A Place in Time spotlights a significant cultural resource - a district, site, building, structure or object - entered in the National Register of Historic Places.

Harrisburg Polyclinic Hospital is a sprawling former medical complex situated on a five and one-half acre parcel in a residential neighborhood north of the State Capitol. The centerpiece of the complex, consisting of three large interconnected buildings, is the original main hospital building, erected in 1925-1926. Designed by the Harrisburg architectural firm of Kast and Kelker­ – principals of which were Miller Kast (1873-1926) and Thomas W. Kelker (1886-1973) – in an early twentieth-cen­tury architectural style known as Federal Revival, the original hospital building represents the central core of the complex which was significantly expanded with both additions and new construction in 1945, 1949-1952, 1954-1955, and 1959.

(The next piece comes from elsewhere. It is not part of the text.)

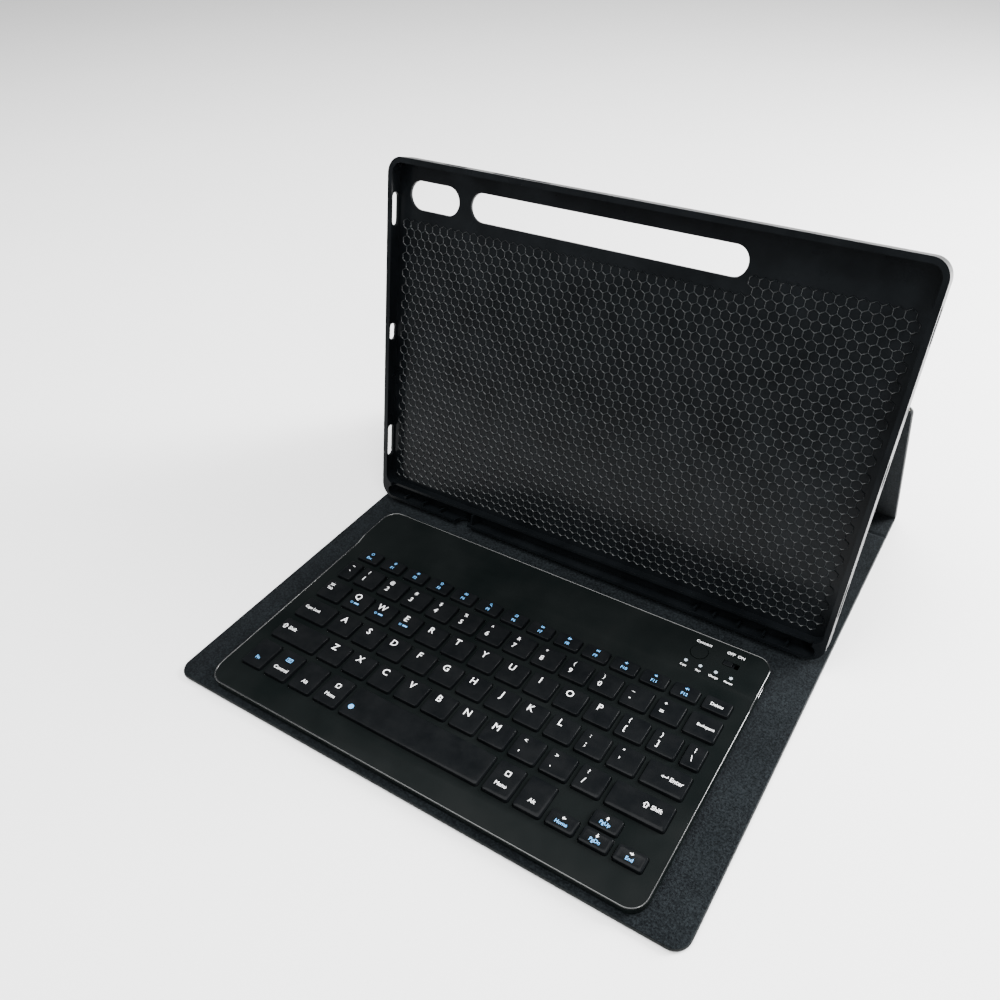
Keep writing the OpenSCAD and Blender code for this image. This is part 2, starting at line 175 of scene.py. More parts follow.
def cut_grid(bm, axis, places):
    """Adds edge loops where bm meets planes across axis at the given places."""
    normal = Vector((0, 0, 0))
    normal[axis] = 1
    for place in places:
        point = normal * place
        geometry = bm.verts[:] + bm.edges[:] + bm.faces[:]
        bmesh.ops.bisect_plane(bm, geom=geometry, plane_co=point, plane_no=normal)


def spread(low, high, step):
    count = max(1, round((high - low) / step))
    return [low + (high - low) * i / count for i in range(1, count)]


def place(bm, origin, y_axis, z_axis):
    """Moves bm from local axes to the frame: local Y along y_axis, local Z along z_axis."""
    x_axis = y_axis.cross(z_axis)
    turn = Matrix((x_axis, y_axis, z_axis)).transposed().to_4x4()
    bm.transform(Matrix.Translation(origin) @ turn)


def smooth_step(t):
    t = min(1, max(0, t))
    return t * t * (3 - 2 * t)


# ---------- materials ----------
class Nodes:
    """A small builder for one procedural material."""

    def __init__(self, name):
        self.material = bpy.data.materials.new(name)
        self.material.use_nodes = True
        self.tree = self.material.node_tree
        self.shader = self.tree.nodes["Principled BSDF"]
        self.position = self.add("ShaderNodeTexCoord").outputs["Object"]

    def add(self, kind, **values):
        node = self.tree.nodes.new(kind)
        for key, value in values.items():
            setattr(node, key, value)
        return node

    def link(self, source, target):
        self.tree.links.new(source, target)

    def set(self, **values):
        for key, value in values.items():
            self.shader.inputs[key.replace("_", " ")].default_value = value

    def noise(self, size, detail=4.0, rough=0.6, stretch=(1, 1, 1)):
        mapping = self.add("ShaderNodeMapping")
        mapping.inputs["Scale"].default_value = stretch
        self.link(self.position, mapping.inputs["Vector"])
        node = self.add("ShaderNodeTexNoise")
        node.inputs["Scale"].default_value = 1 / size
        node.inputs["Detail"].default_value = detail
        node.inputs["Roughness"].default_value = rough
        self.link(mapping.outputs["Vector"], node.inputs["Vector"])
        return node.outputs["Fac"]

    def cells(self, size, feature="DISTANCE_TO_EDGE"):
        node = self.add("ShaderNodeTexVoronoi", feature=feature)
        node.inputs["Scale"].default_value = 1 / size
        self.link(self.position, node.inputs["Vector"])
        return node.outputs["Distance"]

    def ramp(self, source, stops):
        node = self.add("ShaderNodeValToRGB")
        while len(node.color_ramp.elements) < len(stops):
            node.color_ramp.elements.new(0.5)
        for element, (at, colour) in zip(node.color_ramp.elements, stops):
            element.position = at
            element.color = (*colour, 1)
        self.link(source, node.inputs["Fac"])
        return node.outputs["Color"]

    def range(self, source, low, high):
        node = self.add("ShaderNodeMapRange")
        node.inputs["To Min"].default_value = low
        node.inputs["To Max"].default_value = high
        self.link(source, node.inputs["Value"])
        return node.outputs["Result"]

    def multiply(self, a, b):
        node = self.add("ShaderNodeMath", operation="MULTIPLY")
        self.link(a, node.inputs[0])
        self.link(b, node.inputs[1])
        return node.outputs["Value"]

    def sum(self, a, b):
        node = self.add("ShaderNodeMath", operation="ADD")
        self.link(a, node.inputs[0])
        self.link(b, node.inputs[1])
        return node.outputs["Value"]

    def colour(self, source):
        self.link(source, self.shader.inputs["Base Color"])

    def roughness(self, source):
        self.link(source, self.shader.inputs["Roughness"])

    def bump(self, source, depth, strength=1.0):
        node = self.add("ShaderNodeBump")
        node.inputs["Distance"].default_value = depth
        node.inputs["Strength"].default_value = strength
        self.link(source, node.inputs["Height"])
        self.link(node.outputs["Normal"], self.shader.inputs["Normal"])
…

The hospital was chartered in 1909 by a group of physicians and businessmen who realized that cities of similar and even smaller sizes, among them John­stown, Wilkes-Barre, and Lancaster, had at least two charitable or general hospi­tals. (Harrisburg Hospital was established in 1873.) They also understood that doc­tors were moving away from treating the sick and infirmed at home. Because of the increasing number of urban indigents and the growth in public support of charitable institutions, hospital care was becoming a community function, rather than a luxury reserved for those who could afford care.

Harrisburg Polyclinic Hospital was listed in the National Register of Historic Places for its importance as metropolitan Harrisburg’s second charitable medical fa­cility which grew through the leadership of the city’s business leaders and philan­thropists to provide comprehensive health care to residents of a rapidly expanding community, as well as suburbs and sur­rounding rural areas. It is an architecturally unified hospital complex that evolved from its original central building to a campus that has been pre­served through subsequent additions sympathetic to its original building’s appearance – a rarity in the evolution of health care facility development. The com­plex represents an early movement away from the nineteenth-century urban hospital to the carefully planned campus setting which has evolved into the modern medical center.

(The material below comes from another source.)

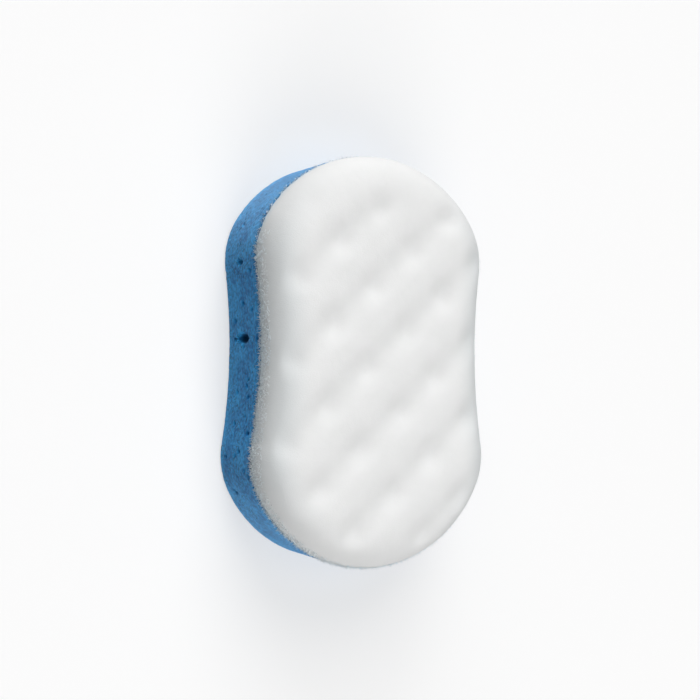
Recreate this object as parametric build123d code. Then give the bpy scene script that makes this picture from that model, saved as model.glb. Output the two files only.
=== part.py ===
"""Bath sponge: a blue foam slab bonded to a white egg-crate massage layer.

Both layers share one two-lobed outline. The sponge lies on its blue face:
X is across, Y is along, Z is up, and the origin is at the middle of the
underside. All sizes are in millimetres.
"""

from build123d import *
import math
import os

# Outline, seen from above. Each end is one arc, each side one shallow hollow.
length = 145.0
head_half_width = 44.6  # where the end arc of the head meets the side
foot_half_width = 45.7
waist_half_width = 41.9
head_shoulder_y = 39.5  # how far from the middle the head is widest
foot_shoulder_y = 35.9
corner_radius = 28.0  # blends an end arc into a side

# Layers, from the underside up.
blue_thickness = 27.6
white_thickness = 14.4  # up to the tops of the bumps
edge_radius = 15.0  # round upper edge of the white layer
blank_spare = 1.4  # thickness over the bumps that the egg-crate cut takes away

# Egg-crate relief: slanting ridges, dented all along, so that bumps and hollows alternate
# like the squares of a chessboard.
bump_spacing = 14.1  # from a bump to the next hollow, along a row of the chessboard
ridge_depth = 1.5  # from the top of a ridge to the bottom of the groove beside it
dent_depth = 0.5  # from a bump on a ridge to the dent after it
relief_turn = -5.0  # degrees, of the rows about Z
relief_hollow_x = -7.8  # middle of one hollow, from which the pattern is counted
relief_hollow_y = -2.3
ridge_wave_points = 8  # points that the spline of one wave goes through
dent_wave_points = 4

# The largest share of its wall that a round edge may take.
edge_share = 0.95


def make_outline() -> Sketch:
    """Two-lobed outline: two end arcs and two waist arcs, with blended corners."""
    head_y = length / 2
    with BuildSketch() as outline:
        with BuildLine():
            ThreePointArc(
                (head_half_width, head_shoulder_y), (0, head_y), (-head_half_width, head_shoulder_y)
            )
            ThreePointArc(
                (-head_half_width, head_shoulder_y),
                (-waist_half_width, 0),
                (-foot_half_width, -foot_shoulder_y),
            )
            ThreePointArc(
                (-foot_half_width, -foot_shoulder_y), (0, -head_y), (foot_half_width, -foot_shoulder_y)
            )
            ThreePointArc(
                (foot_half_width, -foot_shoulder_y), (waist_half_width, 0), (head_half_width, head_shoulder_y)
            )
        make_face()
        fillet(outline.vertices(), corner_radius)
    return outline.sketch


def wave(reach: float, depth: float, points: int) -> list[tuple[float, float]]:
    """Points of a cosine line with a hollow at its middle, as distances and heights.

    The line runs along a diagonal of the chessboard, where hollows follow each other at the
    root of two times the bump spacing.
    """
    step = math.sqrt(2) * bump_spacing / points
    steps = math.ceil(reach / step)
    return [(i * step, -depth / 2 * math.cos(2 * math.pi * i / points)) for i in range(-steps, steps + 1)]


def make_egg_crate_waste(outline: Sketch) -> Part:
    """All that stands above the egg-crate: a profile with the dents, carried along a path with the ridges.

    Profile and path run along the two diagonals of the chessboard, and the profile
    stays upright and parallel to itself, so the heights of the two waves add up.
    """
    reach = outline.bounding_box().diagonal / 2 + math.hypot(relief_hollow_x, relief_hollow_y)
    waste_height = 2 * (white_thickness + blank_spare)
    dents = wave(reach, dent_depth, dent_wave_points)
    lower_edge = Spline(*[(distance, 0, height) for distance, height in dents])
    start, end = lower_edge @ 0, lower_edge @ 1
    upper_edges = Polyline(end, (end.X, 0, waste_height), (start.X, 0, waste_height), start)
    ridges = wave(reach, ridge_depth, ridge_wave_points)
    path = Spline(*[(0, distance, height) for distance, height in ridges])
    profile = Pos(path @ 0) * make_face(lower_edge + upper_edges)
    waste = sweep(profile, path=path, normal=(0, 1, 0))
    middle_height = blue_thickness + white_thickness - (ridge_depth + dent_depth) / 2
    return Pos(relief_hollow_x, relief_hollow_y, middle_height) * Rot(Z=45 + relief_turn) * waste


def make_blue_layer(outline: Sketch) -> Part:
    """Flat slab with upright walls."""
    return extrude(outline, blue_thickness)


def make_white_layer(outline: Sketch) -> Part:
    """Slab with a round upper edge, less all that stands above the egg-crate surface."""
    blank_height = white_thickness + blank_spare
    blank = extrude(Pos(0, 0, blue_thickness) * outline, blank_height)
    blank = fillet(blank.faces().sort_by(Axis.Z)[-1].edges(), min(edge_radius, edge_share * blank_height))
    return blank - make_egg_crate_waste(outline)


outline = make_outline()
os.makedirs("parts", exist_ok=True)
export_step(make_blue_layer(outline), "parts/blue_foam_layer.step")
export_step(make_white_layer(outline), "parts/white_massage_layer.step")
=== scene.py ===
"""Looks of a bath sponge: a blue foam slab bonded to a white egg-crate massage layer.

The sponge lies on its blue face. X is across, Y is along and Z is up, in the frame of the
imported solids. Sizes are in millimetres until a mesh, a lamp or a material takes them in metres.
"""

import logging
import math
from dataclasses import dataclass, field
from enum import Enum

import bpy
import numpy as np
from mathutils import Matrix, Vector


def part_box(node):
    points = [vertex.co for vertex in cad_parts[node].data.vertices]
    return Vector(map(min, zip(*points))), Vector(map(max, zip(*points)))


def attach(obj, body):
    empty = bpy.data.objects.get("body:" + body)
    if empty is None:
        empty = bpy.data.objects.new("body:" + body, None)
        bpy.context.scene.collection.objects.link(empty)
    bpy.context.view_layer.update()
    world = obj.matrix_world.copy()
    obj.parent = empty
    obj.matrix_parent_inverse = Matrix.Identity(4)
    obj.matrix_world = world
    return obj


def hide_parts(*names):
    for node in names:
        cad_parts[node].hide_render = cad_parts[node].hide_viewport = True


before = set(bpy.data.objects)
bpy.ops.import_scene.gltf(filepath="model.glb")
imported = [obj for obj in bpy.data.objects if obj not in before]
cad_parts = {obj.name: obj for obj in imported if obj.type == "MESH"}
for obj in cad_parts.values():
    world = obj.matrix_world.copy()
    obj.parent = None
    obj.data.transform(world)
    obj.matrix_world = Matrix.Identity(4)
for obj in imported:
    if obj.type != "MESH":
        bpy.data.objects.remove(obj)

LOG = logging.getLogger("bath_sponge")
MM = 0.001  # metres in a millimetre
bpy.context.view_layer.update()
HASH_PRIMES = np.array([73856093, 19349663, 83492791])  # spread lattice points over a table
LAYER_SHIFT = 17.3  # from one layer of noise to the next, so that their lattices don't line up
SECTORS = 8  # stations on the first ring of a disc, and how many more each next ring has
Colour = tuple[float, float, float]
Pair = tuple[float, float]
Socket = bpy.types.NodeSocket


class Node(Enum):
    """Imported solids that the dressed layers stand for."""

    BLUE = "blue_foam_layer"
    WHITE = "white_massage_layer"


class Side(Enum):
    """Way that the round face of a layer looks: the white one up, the blue one down."""

    UP = 1
    DOWN = -1


def smooth_step(low: float, high: float, values: np.ndarray) -> np.ndarray:
    """Eases from 0 at low to 1 at high: three times the share's square less twice its cube."""
    share = np.clip((values - low) / (high - low), 0.0, 1.0)
    return share * share * (3.0 - 2.0 * share)


# ---- noise


@dataclass(frozen=True)
class Noise:
    """Smooth seeded noise: random values at whole-number points, blended between them."""

    height: float
    period: float
    seed: int
    layers: int = 1
    shift: float = 0.0  # keeps the lattices of two noises with one seed apart
    table_size: int = 1 << 16

    def _values(self, cells: np.ndarray) -> np.ndarray:
        """Random value from -1 to 1 of each lattice point, by a hash of its three numbers."""
        table = np.random.default_rng(self.seed).uniform(-1.0, 1.0, self.table_size)
        mixed = np.bitwise_xor.reduce(cells * HASH_PRIMES, axis=-1)
        return table[mixed & (self.table_size - 1)]

    def _layer(self, scaled: np.ndarray) -> np.ndarray:
        """One layer: the eight lattice values round each point, weighted by a quintic ease."""
        cell = np.floor(scaled).astype(np.int64)
        part = scaled - cell
        ease = part**3 * (part * (6.0 * part - 15.0) + 10.0)
        total = np.zeros(len(scaled))
        for corner in np.ndindex(2, 2, 2):
            step = np.array(corner)
            weight = np.prod(np.where(step == 1, ease, 1.0 - ease), axis=1)
            total += weight * self._values(cell + step)
        return total

    def at(self, points: np.ndarray) -> np.ndarray:
        """Noise: a sum of layers, each with half of the period and weight of the one before.

        Args:
            points: places in space, one row each.

        Returns:
            One value for each point, from about minus the height to the height.
        """
        places = points + self.shift
        total = np.zeros(len(points))
        for layer in range(self.layers):
            scaled = (places + LAYER_SHIFT * layer) / (self.period / 2**layer)
            total += self._layer(scaled) / 2**layer
        return self.height * (total / (2.0 - 0.5 ** (self.layers - 1)))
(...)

The complex, vacated by the hospital in 2003, will be rehabilitated using the federal Reha­bilitation Investment Tax Credit program ad­ministered in the Commonwealth by the Pennsylvania His­torical and Museum Commission’s Bureau for Historic Preservation. The main hospital building is being used for office space and the former Nurses’ Resi­dence and School Building, also designed by Kast and Kelker, will house Harrisburg Area Community College’s new nursing school.